Buffett therefore continues to invest in newspapers probably at least in part because he loves them and wants to see them survive even if their competitive advantages have declined in the digital age. That’s good news for the papers Berkshire is buying, as one of Buffett’s primary business principles is that he doesn’t close subsidiaries unless they are hemorrhaging cash.

“In towns and cities where there is a strong sense of community, there is no more important institution than the local paper,” Buffett said in announcing the deal. “The many locales served by the newspapers we are acquiring fall firmly in this mold, and we are delighted they have found a permanent home with Berkshire Hathaway.”

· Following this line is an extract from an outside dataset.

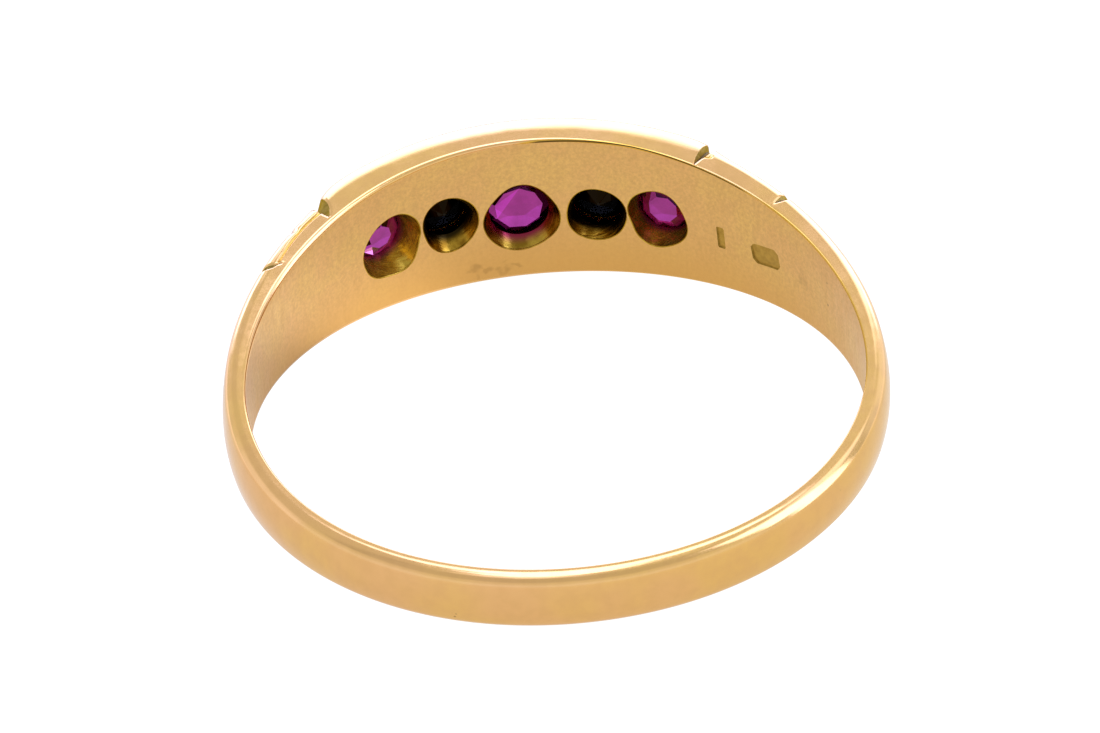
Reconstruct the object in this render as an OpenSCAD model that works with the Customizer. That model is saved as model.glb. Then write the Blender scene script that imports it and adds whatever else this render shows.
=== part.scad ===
// Five stone ring with a flush set head and a tapered band, lying on its side.
// The band is worked out around its own axis, Z, with the head towards +Y. Then it is
// tilted until the low edges of the head and of the back both touch the ground.
// Angles around the band are in degrees from the middle of the head, positive towards -X.

/* [Finger hole] */
// Inner diameter of the ring
bore_d = 17.5; // [15:0.1:21]

/* [Band] */
// Width across the middle of the head
head_w = 4.95; // [4.4:0.05:5.4]
// Width across the back of the band
back_w = 1.84; // [1.4:0.02:2.4]
// How soon the width falls away from the head, higher is sooner
taper_power = 5.4; // [4:0.1:7]
// Thickness along the two edges of the head
head_edge_t = 1.32; // [1.25:0.01:1.5]
// How much the middle of the head stands above its edges
head_dome = 0.3; // [0.25:0.01:0.4]
// Thickness along the two edges at the back of the band
back_edge_t = 0.5; // [0.45:0.01:0.8]
// How much the middle of the back stands above its edges
back_dome = 0.07; // [0.04:0.01:0.2]
// How much thicker than the back the shoulders start out
shoulder_extra_t = 0.62; // [0.4:0.02:0.7]
// Angle at which the shoulders have lost half of that
shoulder_half_angle = 53; // [45:1:65]
// How steeply they thin there, higher is steeper
shoulder_fall_power = 3.2; // [2:0.1:5]
// Radius of the rounded outer corners
corner_r = 0.27; // [0.2:0.01:0.35]

/* [Stones] */
// Radius of the centre ruby
centre_ruby_r = 1.25; // [1.2:0.01:1.28]
// Radius of the two outer rubies
outer_ruby_r = 1; // [0.95:0.01:1.01]
// Radius of the two diamonds
diamond_r = 0.93; // [0.88:0.01:0.94]
// Height of the centre ruby's girdle above the finger hole
centre_girdle_h = 1.17; // [1.1:0.01:1.2]
// Height of the diamonds' girdles above the finger hole
diamond_girdle_h = 1.16; // [1.1:0.01:1.2]
// Height of the outer rubies' girdles above the finger hole
outer_girdle_h = 1.12; // [1.08:0.01:1.15]
// Free space between a stone and its seat
seat_gap = 0.025; // [0.015:0.005:0.03]

/* [Shoulder cuts] */
// Depth of the notches at the ends of the head, measured from the finger hole
head_notch_floor = 0.85; // [0.7:0.05:0.95]
// Depth of the small notches at the ends of the shoulders, measured from the finger hole
shoulder_notch_floor = 0.7; // [0.6:0.02:0.8]
// Full angle of the notches
notch_angle = 70; // [50:5:90]
// Height above the finger hole at which the nicks in the side faces start
nick_floor = 0.22; // [0.15:0.01:0.4]
// How far the nicks lean into the band on their way out
nick_lean = 13; // [8:1:20]
// Depth of the lengthwise grooves on the shoulders
groove_depth = 0.14; // [0.05:0.01:0.2]

/* [Blank marks] */
// Depth of the two blank marks inside the band
mark_depth = 0.05; // [0.03:0.01:0.08]
// Length of the panel mark
panel_l = 1.15; // [0.8:0.05:1.3]
// Width of the panel mark
panel_w = 0.73; // [0.5:0.01:0.8]
// Length of the bar mark
bar_l = 0.75; // [0.5:0.05:0.9]
// Width of the bar mark
bar_w = 0.3; // [0.2:0.05:0.4]

/* [Hidden] */

bore_r = bore_d / 2;
core_cut = 0.4;
section_step = 3;
corner_step = 22.5;
dome_steps = 6;
round_fn = 96;
girdle_sides = 16;
table_sides = 8;
gold = [0.85, 0.68, 0.40];
ruby = [0.62, 0.12, 0.48];
diamond = [0.88, 0.90, 0.92];

// One row for each stone: angle, offset along the axis, radius of the hole in the bore's wall,
// radius and height of the ledge inside it, radius of the stone, height of its girdle, colour.
// Heights are above the finger hole. The holes were cut by hand, so no two sit quite alike.
ANGLE = 0;
OFFSET = 1;
MOUTH_R = 2;
LEDGE_R = 3;
LEDGE_H = 4;
STONE_R = 5;
GIRDLE_H = 6;
COLOUR = 7;
STONES = [
    [26.6, -0.03, 0.98, 0.76, 0.75, outer_ruby_r, outer_girdle_h, ruby],
    [13.5, -0.08, 0.88, 0.62, 0.45, diamond_r, diamond_girdle_h, diamond],
    [-0.1, -0.28, 1.06, 0.88, 0.42, centre_ruby_r, centre_girdle_h, ruby],
    [-14.5, -0.28, 0.87, 0.7, 0.5, diamond_r, diamond_girdle_h, diamond],
    [-26.6, -0.15, 0.93, 0.82, 0.75, outer_ruby_r, outer_girdle_h, ruby],
];

// Proportions of a stone, as shares of its radius
table_share = 0.56;
crown_share = 0.3;
pavilion_share = 0.62;
culet_share = 0.4;
girdle_t = 0.06;

// Height of the metal lip over a stone's crown, and the width of the bevel around it
lip_h = 0.14;
flare = 0.5;

// Angles of the cuts on the left shoulder and on the right one
head_notches = [39.4, -34.9];
shoulder_notches = [54.2, -52.2];
// Where the lengthwise grooves run on each shoulder: in from the side face, down from the top
groove_spots = [[0.08, 0.08], [0.4, 0]];
// How far the cutters of the notches and nicks reach out from their sharp edges
cutter_reach = 2;

// Where the blank marks sit and how they are turned
panel_angle = -51;
panel_offset = -0.12;
panel_turn = -11;
// How much each corner of the panel mark is cut off
panel_corner = 0.12;
bar_angle = -39.2;
bar_offset = -0.22;

// The head's plate ends at the two notches, and the shoulders start lower than it
head_middle = (head_notches[0] + head_notches[1]) / 2;
head_half_angle = (head_notches[0] - head_notches[1]) / 2;
head_step_power = 24;

// A share that stays near 1, is a half at the half angle, and then falls towards 0
function fall(a, half_angle, power) = 1 / (1 + pow(abs(a) / half_angle, power));
function half_width(a) = (back_w + (head_w - back_w) * pow(abs(cos(a / 2)), taper_power)) / 2;
function shoulder_t(a) =
    back_edge_t + shoulder_extra_t * fall(a, shoulder_half_angle, shoulder_fall_power);
function edge_t(a) =
    let (plate = fall(a - head_middle, head_half_angle, head_step_power))
    shoulder_t(a) + (head_edge_t - shoulder_t(a)) * plate;
function dome(a) =
    back_dome + (head_dome - back_dome) * (edge_t(a) - back_edge_t) / (head_edge_t - back_edge_t);

// Outline of the band at one angle, as radius and height, from the upper inner edge to the lower
function corner(a, side) = [
    for (t = [0 : corner_step : 90])
        let (turn = side > 0 ? t : 90 - t)
        [
            bore_r + edge_t(a) - corner_r + corner_r * sin(turn),
            side * (half_width(a) - corner_r + corner_r * cos(turn))
        ]
];
function dome_line(a) = [
    for (i = [1 : dome_steps - 1])
        let (u = 1 - 2 * i / dome_steps)
        [bore_r + edge_t(a) + dome(a) * (1 - u * u), u * (half_width(a) - corner_r)]
];
function outline(a) = concat(
    [[bore_r - core_cut, half_width(a)]],
    corner(a, 1),
    dome_line(a),
    corner(a, -1),
    [[bore_r - core_cut, -half_width(a)]]
);

// The band with a rough inside, swept through the outlines
module swept_band() {
    angles = [0 : section_step : 360 - section_step];
    rings = [for (a = angles) outline(a > 180 ? a - 360 : a)];
    around = len(rings);
    along = len(rings[0]);
    points = [
        for (k = [0 : around - 1], p = rings[k])
            [-p[0] * sin(k * section_step), p[0] * cos(k * section_step), p[1]]
    ];
    function at(k, i) = (k % around) * along + (i % along);
    faces = [
        for (k = [0 : around - 1], i = [0 : along - 1], half = [0, 1])
            half == 0
                ? [at(k, i), at(k + 1, i + 1), at(k, i + 1)]
                : [at(k, i), at(k + 1, i), at(k + 1, i + 1)]
    ];
    polyhedron(points, faces, convexity = 10);
}

// Puts a child that points along +Z onto a spot of the band, pointing outwards
module at_spot(angle, offset) {
    rotate([0, 0, angle]) translate([0, 0, offset]) rotate([-90, 0, 0]) children();
}

function crown_h(r) = crown_share * r;
function pavilion_h(r) = pavilion_share * r;

module stone(row) {
    r = row[STONE_R];
    color(row[COLOUR])
        at_spot(row[ANGLE], row[OFFSET])
            translate([0, 0, bore_r + row[GIRDLE_H]])
                hull() {
                    cylinder(h = girdle_t, r = r, $fn = girdle_sides);
                    translate([0, 0, -pavilion_h(r)])
                        cylinder(
                            h = pavilion_h(r) + girdle_t + crown_h(r),
                            r1 = culet_share * r,
                            r2 = table_share * r,
                            $fn = table_sides
                        );
                }
}

// Cone shaped open hole, ledge, wider seat up to the girdle, and a lip that leans over the crown
module seat(row) {
    r = row[STONE_R];
    wide = r + seat_gap;
    girdle_top = row[GIRDLE_H] + girdle_t + seat_gap;
    lean = (r - table_share * r) / crown_h(r);
    at_spot(row[ANGLE], row[OFFSET])
        rotate_extrude($fn = round_fn)
            polygon([
                [0, bore_r - core_cut],
                [row[MOUTH_R], bore_r - core_cut],
                [row[MOUTH_R], bore_r],
                [row[LEDGE_R], bore_r + row[LEDGE_H]],
                [wide, bore_r + row[GIRDLE_H] - seat_gap],
                [wide, bore_r + girdle_top],
                [wide - lip_h * lean, bore_r + girdle_top + lip_h],
                [wide - lip_h * lean + flare, bore_r + girdle_top + lip_h + flare],
                [0, bore_r + girdle_top + lip_h + flare],
            ]);
}

// A cutter with a sharp lower edge, across the whole band
module notch(angle, floor_t) {
    spread = cutter_reach * tan(notch_angle / 2);
    rotate([0, 0, angle])
        translate([0, bore_r + floor_t, -head_w])
            linear_extrude(height = 2 * head_w)
                polygon([[0, 0], [spread, cutter_reach], [-spread, cutter_reach]]);
}

// V grooves down both side faces, which get deeper on their way out
module side_nicks(angle) {
    spread = cutter_reach * tan(notch_angle / 2);
    rotate([0, 0, angle])
        for (flip = [0, 1])
            mirror([0, 0, flip])
                translate([0, bore_r + nick_floor, half_width(angle)])
                    rotate([-90 - nick_lean, 0, 0])
                        linear_extrude(height = cutter_reach)
                            polygon([[0, 0], [spread, -cutter_reach], [-spread, -cutter_reach]]);
}

// A straight groove with a square edge down, from one notch to the next
module shoulder_groove(from, to, side, spot) {
    function on_top(a) = [
        -(bore_r + shoulder_t(a) - spot[1]) * sin(a),
        (bore_r + shoulder_t(a) - spot[1]) * cos(a),
        side * (half_width(a) - spot[0])
    ];
    p = on_top(from);
    q = on_top(to);
    run = q - p;
    flat = norm([run[0], run[1]]);
    width = groove_depth * sqrt(2);
    translate(p)
        rotate([0, -atan2(run[2], flat), atan2(run[1], run[0])])
            rotate([45, 0, 0])
                translate([0, -width / 2, -width / 2])
                    cube([norm(run), width, width]);
}

module blank_marks() {
    reach = bore_r + mark_depth;
    x = panel_l / 2;
    y = panel_w / 2;
    c = panel_corner;
    at_spot(panel_angle, panel_offset)
        rotate([0, 0, panel_turn])
            linear_extrude(height = reach)
                polygon([
                    [x, y - c], [x - c, y], [c - x, y], [-x, y - c],
                    [-x, c - y], [c - x, -y], [x - c, -y], [x, c - y],
                ]);
    at_spot(bar_angle, bar_offset)
        translate([-bar_w / 2, -bar_l / 2, 0]) cube([bar_w, bar_l, reach]);
}

module band() {
    color(gold)
        difference() {
            swept_band();
            translate([0, 0, -head_w]) cylinder(h = 2 * head_w, r = bore_r, $fn = round_fn);
            for (row = STONES) seat(row);
            for (a = head_notches) notch(a, head_notch_floor);
            for (a = shoulder_notches) notch(a, shoulder_notch_floor);
            for (a = concat(head_notches, shoulder_notches)) side_nicks(a);
            for (k = [0, 1], side = [-1, 1])
                shoulder_groove(head_notches[k], shoulder_notches[k], side, groove_spots[k]);
            blank_marks();
        }
}

// Pose on the ground: the head rests on the middle of its lower inner rim, and the back on its
// rounded lower corner, so the ground is the line from that rim that just touches that corner
head_rim = [bore_r, -half_width(0)];
back_corner = [-bore_r - edge_t(180) + corner_r, -half_width(180) + corner_r];
between = head_rim - back_corner;
rest_tilt = atan2(-between[1], between[0]) - asin(corner_r / norm(between));
rest_lift = -head_rim[0] * sin(rest_tilt) - head_rim[1] * cos(rest_tilt);
rest_shift = -(edge_t(0) + dome(0) - edge_t(180) - dome(180)) / 2 * cos(rest_tilt);
module rest() {
    translate([0, rest_shift, rest_lift]) rotate([rest_tilt, 0, 0]) children();
}

module ring_band() { rest() band(); }
module ruby_left() { rest() stone(STONES[0]); }
module diamond_left() { rest() stone(STONES[1]); }
module ruby_centre() { rest() stone(STONES[2]); }
module diamond_right() { rest() stone(STONES[3]); }
module ruby_right() { rest() stone(STONES[4]); }

ring_band();
ruby_left();
diamond_left();
ruby_centre();
diamond_right();
ruby_right();
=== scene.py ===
"""Looks of a flush set ring with three rubies and two diamonds, in the row's frame.

The band is worked out around its own axis, Z, in millimetres, with the head towards +Y.
Angles around it are in degrees from the middle of the head, positive towards -X.
to_row() then puts it on the ground the way that the CAD does.
"""

import math

import bmesh
import bpy
import numpy as np
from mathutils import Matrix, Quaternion, Vector


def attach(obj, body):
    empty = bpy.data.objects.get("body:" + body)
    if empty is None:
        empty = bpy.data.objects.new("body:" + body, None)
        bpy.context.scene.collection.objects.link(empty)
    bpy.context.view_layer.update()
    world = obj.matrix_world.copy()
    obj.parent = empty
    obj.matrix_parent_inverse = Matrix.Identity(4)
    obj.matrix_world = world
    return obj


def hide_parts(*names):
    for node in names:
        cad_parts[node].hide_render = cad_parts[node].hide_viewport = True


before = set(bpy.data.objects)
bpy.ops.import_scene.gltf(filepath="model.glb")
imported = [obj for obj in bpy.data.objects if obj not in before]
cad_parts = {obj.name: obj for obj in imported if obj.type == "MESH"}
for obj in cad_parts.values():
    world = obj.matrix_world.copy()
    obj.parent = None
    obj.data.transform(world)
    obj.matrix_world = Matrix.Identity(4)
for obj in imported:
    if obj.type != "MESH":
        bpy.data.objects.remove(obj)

MM = 0.001
RANDOM_SEED = 7

# Pose of the ring on the ground
REST_TILT = math.radians(5.00554)
REST_TURN = np.array([
    [1, 0, 0],
    [0, math.cos(REST_TILT), -math.sin(REST_TILT)],
    [0, math.sin(REST_TILT), math.cos(REST_TILT)],
])
REST_PLACE = np.array([0, -0.515248, 1.702105])

# Camera, in millimetres in the row's frame
CAMERA_PLACE = Vector((-16.2827, -195.359, 132.2887))
CAMERA_AIM = Vector((-0.0964, -0.1542, 2.5))
CAMERA_ROLL = math.radians(3.6464)
CAMERA_LENS = 271.66
SENSOR_WIDTH = 36
CAMERA_CLIP = (0.01, 10)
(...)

But let’s get real: Buffett didn’t become one of the richest men in the world by making decisions only with his heart. He is a savvy investor who knows how to spot a good value.

Buffett’s Media General deal doesn’t mean he has changed his opinion on the prospects of newspapers. It just means he thinks relative to the price he is paying, the newspapers will be able to generate an acceptable return on his investment.

In addition to buying the 63 newspapers, Berkshire will provide Media General with a $400 million loan that matures in May 2020—seven years after Media General’s existing bank debt was set to mature, a deadline that was probably largely responsible for the sale.

Buried at the bottom of the press release announcing the deal are the terms of that financing: The loan will have an interest rate of 10.5 percent.

In other words, by the time the loan matures, assuming Media General makes all the interest payments, Berkshire will have received almost all of its $400 million back already. In 2020 Berkshire could probably refinance the loan if necessary. As a kicker, Berkshire gets warrants to own 20 percent of Media General’s remaining television-focused business as well as a seat on its board.

Media General certainly gave up a lot in the deal. But facing potential bankruptcy if it couldn’t refinance its debt, the company probably believed the sale was its best option. Investors seemed to agree, sending the stock price up by about a third the day of the announcement.

Buffett’s mentor many years ago was Benjamin Graham, who practiced a strategy called cigar-butt investing. The name came from the idea that he could pick up beaten-down companies and puff out enough cash to make them worth the price. Buffett later abandoned that philosophy, deciding instead to buy great companies for a fair price rather than fair companies for a great price.

Though newspapers continue to make money, nobody in the business is arguing it’s anything like the glory days when they were essentially a monopoly. Hence Buffett’s most recent deal seems like a nod to his mentor’s investment beliefs, and one that he can feel good about in his heart.